F. Scott Fitzgerald said there were no second acts in American life. Clearly the wildly talented-yet-tormented writer wasn’t much of a sports fan. Turns out Torre’s fourth managerial act was the one that got him into the archive of Americana.
You know his contours and cadence by heart by now. His slouched seat in the dugout; his brow buried under his cap; his big nose and brooding countenance scanning the field; his slow stroll to the mound; hands buried in his back pockets, hunched so far forward you expected him to fall forward.
And he did it with an old-world dignity and nobility. Just moments after the worst loss in baseball history, Torre had the unprecedented decency to call Terry Francona to congratulate him, despite his Red Sox ripping the souls out of the Bombers, essentially ending the dynasty and our ethereal love affair with Torre.

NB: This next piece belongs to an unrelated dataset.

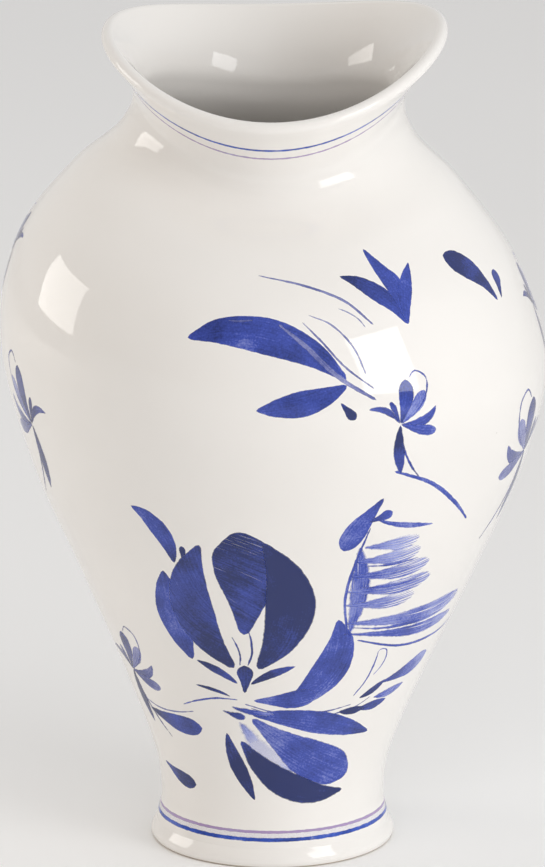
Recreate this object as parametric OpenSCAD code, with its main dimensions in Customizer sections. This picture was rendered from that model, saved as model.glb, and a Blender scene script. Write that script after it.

No. 6 was an odd number in Yankees history, the only early number not associated with mythology. While we knew Jeter would join his single-digit predecessors in Monument Park and upstate New York, no one would have though that No. 6 would round out the regal pack of pinstriped legends.
For millions of New Yorkers, No. 6 was No. 1 in the five boroughs and beyond. And while the Hall of Fame occasionally rewards endurance over dominance — compilers, they’re often called — there’s no doubt that Joe Torre belonged on the dais on Sunday. He may be the last Lord of the Rings in Yankees history.
And for that he gets more than a nod. He gets his proper place in immortality.